His tenure ended prematurely when the company received a hostile approach in 2005 and was taken over: his management style represents what I like to call ‘incrementalism’, a mindset that is far removed from such shenanigans.
At the time, when attempting to defend the company from the approach, he said of the process: 'I haven’t really enjoyed it. People like me are designed to run businesses, not campaigns like this.'
Finding his way at Compass
Cousins subsequently arrived at Compass in 2006, at a time when the company was failing to realise its potential operationally, and had lost its focus. Over subsequent years, a much more disciplined culture and management style has become deeply embedded within the company.
In the first few years with Cousins at the helm, Compass exited more than 40 difficult, sub-scale businesses and began to focus on its market leading geographies and brands, where the potential to generate high returns on invested capital and long-term growth were far more attractive.
Since then, disciplined incremental investment and bolt-on acquisitions have steadily expanded the company from these solid, market-leading foundations.
IBM’s founder Thomas Watson once said: 'I’m smart in spots and I stay around those spots.' To paraphrase Watson, it can be highly productive for long-term shareholders when a management team understands the spots it is smart in and stays close to them.
This has been the philosophy of Compass’ incrementalism strategy and its fruits have been plentiful. Free cash flow and dividend growth per share have averaged +13% and +12% per annum, respectively, over the last decade.
Part of the company’s discipline has also involved a recognition that sometimes surplus cash is best returned to shareholders. Since 2006, Compass has deployed significant self-generated cash flow into organic investments and bolt-on acquisitions.
However, the company has also returned £9 billion of excess cash to shareholders in the form of ordinary dividends, special dividends and share buy-backs. This is quite an achievement, particularly given the fact that the whole Compass business was worth less than £5 billion at the start of Cousin’s tenure.
Incrementalism in action
Under current management, all of these companies are investing consistently in areas of their respective portfolios that enjoy excellent leadership positions and good potential for growth; products and services that do not fit the bill are being de-emphasised or disposed.
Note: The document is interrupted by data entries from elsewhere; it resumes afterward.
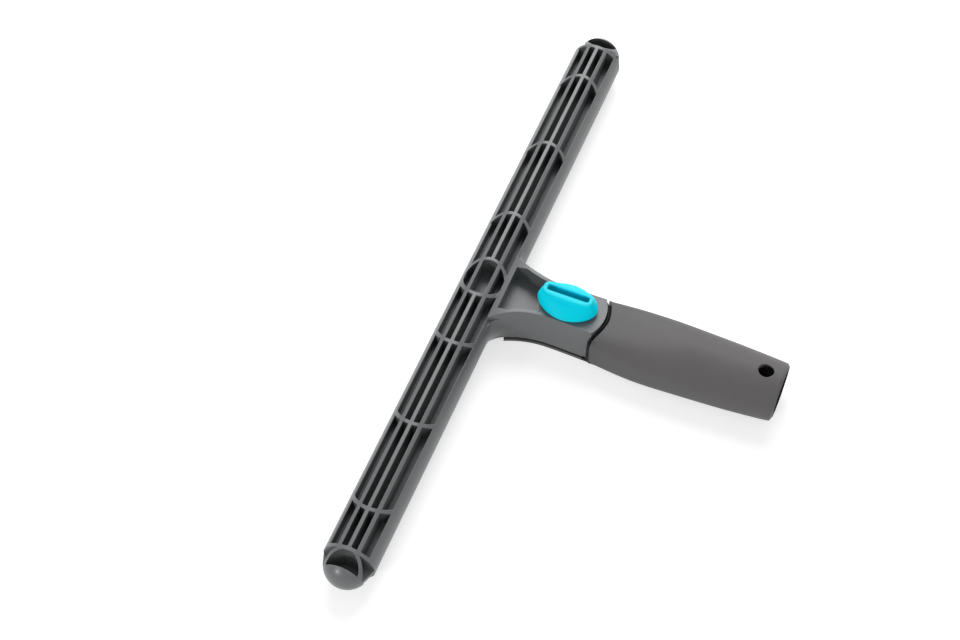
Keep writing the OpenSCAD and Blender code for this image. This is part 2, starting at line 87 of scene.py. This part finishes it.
def mouldedSurface(name, look):
    # A moulded plastic or rubber: base colour with faint cloudy flow, paler edges that are part wear and part
    # painted highlight, a fine spark-eroded grain in bump and roughness, and rounded edges in the shading.
    material, tree = emptyMaterial(name)
    place = addNode(tree, "ShaderNodeTexCoord").outputs["Object"]
    flow = addNode(
        tree,
        "ShaderNodeTexNoise",
        inputs={"Vector": place, "Scale": 1 / (look["flowMm"] * mm), "Detail": 3.0, "Roughness": 0.55},
    )
    grain = addNode(
        tree,
        "ShaderNodeTexNoise",
        inputs={"Vector": place, "Scale": 1 / (look["grainMm"] * mm), "Detail": 2.0, "Roughness": 0.6},
    )
    rounded = addNode(
        tree, "ShaderNodeBevel", {"samples": 6}, {"Radius": look["edgeMm"] * mm}
    ).outputs["Normal"]
    geometry = addNode(tree, "ShaderNodeNewGeometry")
    facing = addNode(
        tree,
        "ShaderNodeVectorMath",
        {"operation": "DOT_PRODUCT"},
        {0: rounded, 1: geometry.outputs["Normal"]},
    )
    # painted highlight, with some wear: edges, where the rounded bevel normal turns away from the face's
    # normal, are mixed towards the paler edge colour
    edgeWearAndHighlight = addNode(
        tree,
        "ShaderNodeMapRange",
        inputs={"Value": facing.outputs["Value"], "From Min": 0.99, "From Max": 0.75, "To Max": look["edgeWearAndHighlight"]},
    )
    clouds = addNode(
        tree,
        "ShaderNodeMapRange",
        inputs={"Value": flow.outputs["Fac"], "From Min": 0.3, "From Max": 0.7},
    )
    base = addNode(
        tree,
        "ShaderNodeMix",
        {"data_type": "RGBA"},
        {0: clouds.outputs["Result"], 6: linearColor(look["color"]), 7: linearColor(look["cloud"])},
    )
    speckled = addNode(
        tree,
        "ShaderNodeMapRange",
        inputs={"Value": grain.outputs["Fac"], "From Min": 0.25, "From Max": 0.75,
                "To Min": 1 - look["speck"], "To Max": 1 + look["speck"]},
    )
    toned = addNode(
        tree,
        "ShaderNodeVectorMath",
        {"operation": "SCALE"},
        {0: base.outputs[2], "Scale": speckled.outputs["Result"]},
    )
    scuffedAndLitColor = addNode(
        tree,
        "ShaderNodeMix",
        {"data_type": "RGBA"},
        {0: edgeWearAndHighlight.outputs["Result"], 6: toned.outputs["Vector"], 7: linearColor(look["edge"])},
    )
    if "crown" in look:
        # the ridge's top is painted paler: part thumb wear, part painted highlight where it faces the lamp
        crown = look["crown"]
        height = addNode(tree, "ShaderNodeSeparateXYZ", inputs={0: place}).outputs["Z"]
        thumbRubAndHighlight = addNode(
            tree,
            "ShaderNodeMapRange",
            {"interpolation_type": "SMOOTHSTEP"},
            {"Value": height, "From Min": crown["fromMm"] * mm, "From Max": crown["toMm"] * mm,
             "To Max": crown["share"]},
        )
        scuffedAndLitColor = addNode(
            tree,
            "ShaderNodeMix",
            {"data_type": "RGBA"},
            {0: thumbRubAndHighlight.outputs["Result"], 6: scuffedAndLitColor.outputs[2], 7: linearColor(look["edge"])},
        )
    if "paintedRecessShade" in look:
        # painted shade: where ambient occlusion finds the surface closed in, as in narrow slots, the colour
        # is mixed towards a darker one
        paintedRecessShade = look["paintedRecessShade"]
        openness = addNode(
            tree, "ShaderNodeAmbientOcclusion", {"samples": 8}, {"Distance": paintedRecessShade["reachMm"] * mm}
        ).outputs["AO"]
        shade = addNode(
            tree,
            "ShaderNodeMapRange",
            inputs={"Value": openness, "From Min": paintedRecessShade["toShare"], "From Max": paintedRecessShade["fromShare"]},
        )
        scuffedAndLitColor = addNode(
            tree,
            "ShaderNodeMix",
            {"data_type": "RGBA"},
            {0: shade.outputs["Result"], 6: scuffedAndLitColor.outputs[2], 7: linearColor(paintedRecessShade["color"])},
        )
    rough = addNode(
        tree,
        "ShaderNodeMapRange",
        inputs={"Value": grain.outputs["Fac"], "From Min": 0.3, "From Max": 0.7,
                "To Min": look["rough"] - 0.05, "To Max": look["rough"] + 0.05},
    )
    bump = addNode(
        tree,
        "ShaderNodeBump",
        inputs={"Strength": look["grainStrength"], "Distance": look["grainDepthMm"] * mm,
                "Height": grain.outputs["Fac"], "Normal": rounded},
    )
    shader = addNode(
        tree,
        "ShaderNodeBsdfPrincipled",
        inputs={"Base Color": scuffedAndLitColor.outputs[2], "Roughness": rough.outputs["Result"],
                "Normal": bump.outputs["Normal"], "IOR": look["ior"], **look.get("shader", {})},
    )
    addNode(tree, "ShaderNodeOutputMaterial", inputs={"Surface": shader.outputs[0]})
    return material


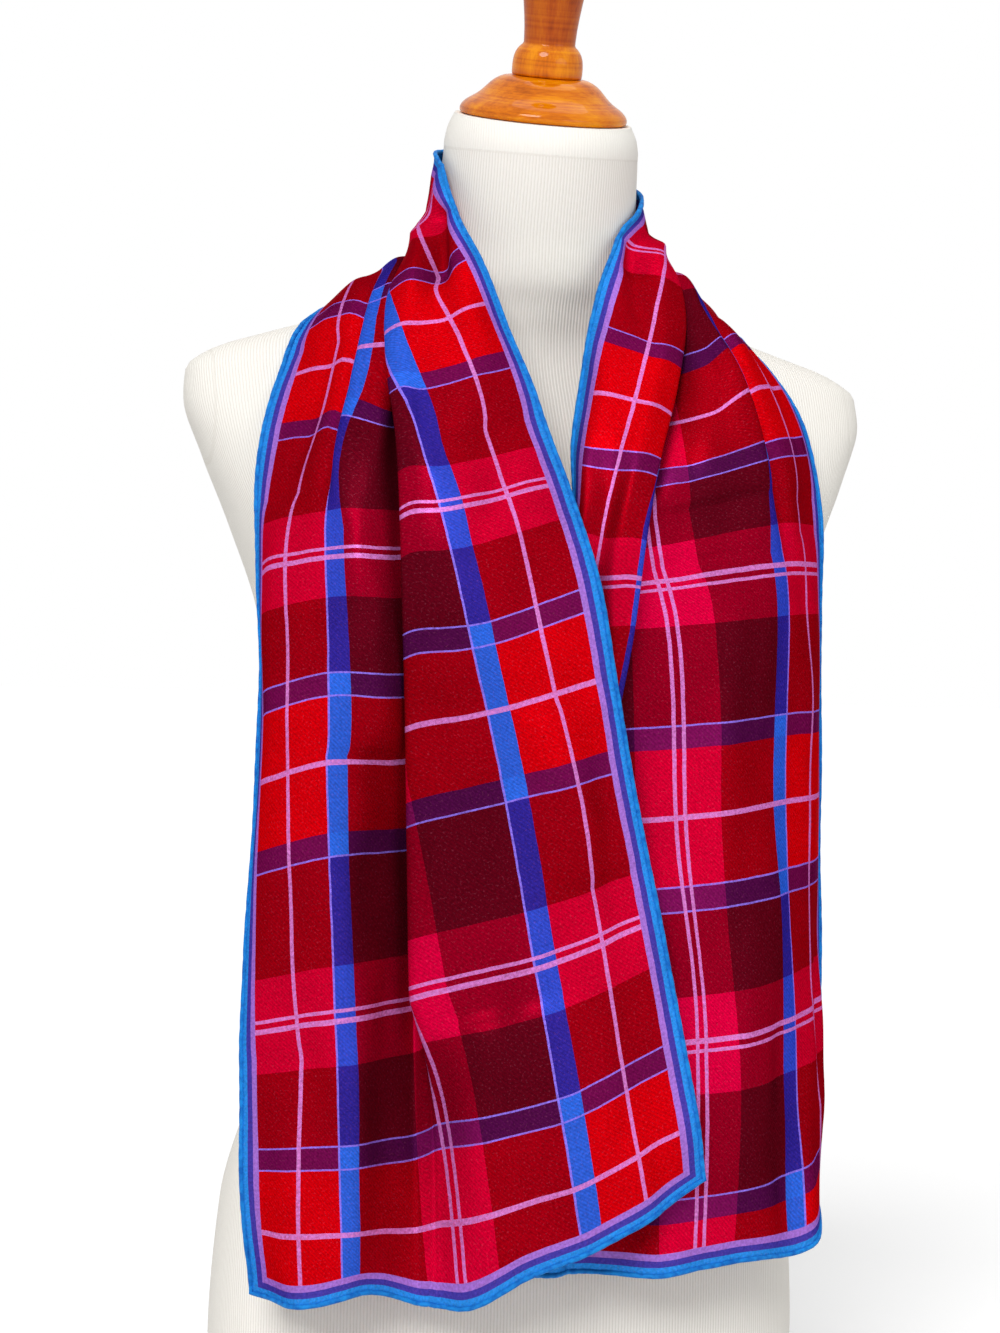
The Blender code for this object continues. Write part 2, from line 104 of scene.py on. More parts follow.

At their results presentation last month, Informa was asked whether the recent investment programme into digital capability and new product innovation would be tailing off given new products are beginning to come to market. But as management put it: 'It’s not like we’re going to go through this programme and stop. It’s just the start of a cultural and operational change; we’re looking to continuously update products across the portfolio.'
This is ‘incrementalism’ in action.
It is true that some companies have inherently more attractive economics than others. At Evenlode, we spend much time thinking carefully about these characteristics and looking to identify them.
However, no business is simply made great and stays great. Like gardeners, management teams need to give even the best franchise consistent, on-going care. Knowing which bits of a company to water and which bits to prune is a very important part of their job.
We wish Cousins and other low-key, incrementalist stewards of shareholder capital well for the future: may they continue to stay around the spots they are smart in and stay close to them.